Enghave Plads: The Heart of Vesterbro Revived

Urban spaces

Photo: Metroselskabet / Reginaldo Fonseca Sales

Does one of the best squares in the city still have room for vagrants? This question needed answering as Enghave Plads prepared for a new Metro station.

In the not too distant past, Enghave Plads was a gathering place for the city’s vagrants and other vulnerable people. They used the square as their living room, and left a clear mark on the urban landscape. But in 2019, the renovation of the old square from 1897 was complete, and now the city’s drifters have been given their own little urban space at the far end of the square – behind a daycare playground and high beech hedges, secluded from the rush and bustle of everyday life.

A conversational therapy urban space

The square has been revived as a Metro forecourt – possibly the most social forecourt in Copenhagen. One architecture critic went so far as to call it a conversational therapy urban space. Here there is plenty of seating, greenery and a beautiful little fountain. And surrounding the square, one café after another has opened its doors. A number of specially designed benches have been strategically placed around the square. An example of successful design, they are a natural fit in the colorful neighborhood.

“Istedgade will never surrender!”

Building something new in Vesterbro has become something of a balancing act, and history has proven time and again that the locals will not accept just anything. Enghave Plads is no exception. Before the renovation, the square was home to a 114-year-old chestnut tree. When the tree was to be felled, the residents put up a strong fight with demonstrations and petitions. The chestnut tree was eventually felled, but not before a promise was made to plant a new tree. Locals can probably still see the old tree and recall the lives that were lived under its splendid crown.

Both the tree and the debate about the vagrants at Enghave Plads are “classic Vesterbro”. This urban district prides itself on its tolerance and solidarity. The area around the square is home to, among other things, a women’s shelter, the Arkona drop-in shelter for vulnerable Greenlanders, and the Salvation Army’s shelter. Today, however, the streetscape is dominated more by well-off urban dwellers and their cafés and clothes stores. But the Vesterbro spirit still lives on in the slogan: “Istedgade will never surrender”.

Near Enghave Plads

In Saxogade, you will find Settlementet, which runs a number of shops and cafés as social-economic enterprises. Grab the “dish of the day” at Café Sonja, and support a meaningful joint venture, or visit Fredes Woodshop, where people carrying all kinds of personal baggage meet to do woodworking together. The products are sold in the neighboring green shop: Grønne Kræfter.
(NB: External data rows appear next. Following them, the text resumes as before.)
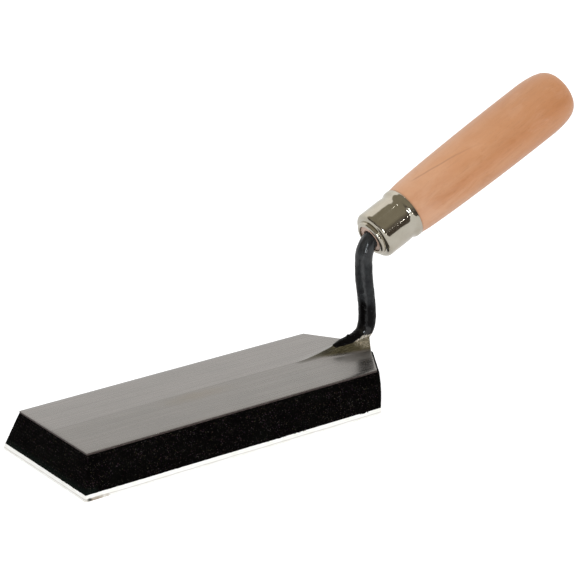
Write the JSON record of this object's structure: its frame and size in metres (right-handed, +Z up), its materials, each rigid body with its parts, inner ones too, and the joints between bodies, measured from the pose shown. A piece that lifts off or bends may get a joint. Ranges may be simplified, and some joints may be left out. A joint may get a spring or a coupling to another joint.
{
  "type": "margin float",
  "caption": "Small rubber pointing float: a pointed steel plate over a sponge pad and a pale rubber working face, with a cranked painted shank, a plated ferrule and a turned wooden handle.",
  "frame": {"origin": "centre of the rubber working face, which rests on the work", "axes": "+X from the front edge towards the handle, +Y across the plate, +Z up from the working face"},
  "size_m": [0.2585, 0.063, 0.1148],
  "materials": {
    "ground_steel": "ground lengthwise, satin",
    "black_paint": "gloss, dipped",
    "braze_metal": "as brazed, heat tinted",
    "contact_cement": "dull film",
    "sponge_rubber": "matte, cut open cells",
    "gum_rubber": "smooth, matte",
    "nickel_plate": "bright, slightly warm",
    "varnished_beech": "clear satin varnish"
  },
  "bodies": {
    "root": {"backing_plate": "ground_steel", "shank": "black_paint", "braze_fillet_near": "braze_metal", "braze_fillet_far": "braze_metal", "plate_cement": "contact_cement", "foam_pad": "sponge_rubber", "facing_cement": "contact_cement", "rubber_facing": "gum_rubber", "ferrule": "nickel_plate", "handle": "varnished_beech"}
  },
  "joints": []
}
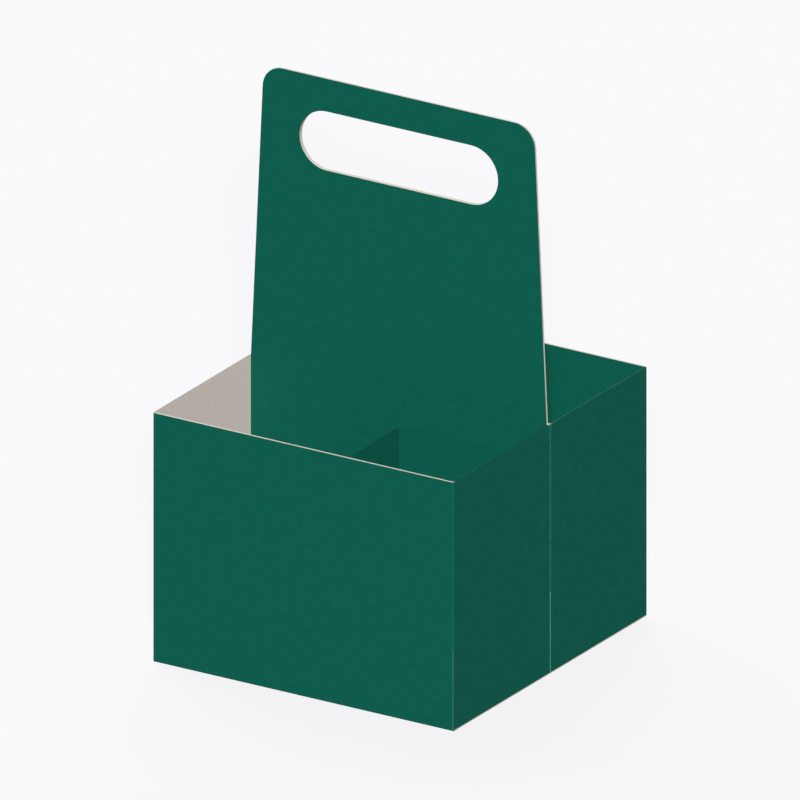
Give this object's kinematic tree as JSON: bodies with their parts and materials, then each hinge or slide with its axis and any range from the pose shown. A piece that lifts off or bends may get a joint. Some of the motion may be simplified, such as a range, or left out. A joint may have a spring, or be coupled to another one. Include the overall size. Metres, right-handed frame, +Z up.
{
  "type": "bottle carrier",
  "caption": "Folded and glued board bottle carrier with open cells, cross partitions and a tall double-ply handle with a slotted hand hole.",
  "frame": {"origin": "middle of the underside, on the surface that the carrier stands on", "axes": "+Z up, front wall towards -Y, end wall with the seam towards +X"},
  "size_m": [0.156, 0.1616, 0.2582],
  "materials": {
    "printed_board": "matte green print on solid bleached board, bare on the insides of the end walls and on every cut edge"
  },
  "bodies": {
    "root": {"carrier": "printed_board"}
  },
  "joints": []
}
  • The slogan “Istedgade will never surrender” was coined at the end of WWII, when the Communist Party dropped fliers down on Copenhagen during the general strike of 1944. The quote in its full length read: “Rome and Paris you might take, but Stalingrad and Istedgade will never surrender.”
  • Many food critics have passed through Copenhagen since the new wave of high gastronomy was kick-started by Noma back in the early ’10s. One of the more interesting is American rapper Action Bronson, who in his VICE documentary “Fuck, that’s delicious” was left speechless by the fancy restaurants Noma and Amass, but also by the simple kebab joint Kebabistan at Istedgade 105.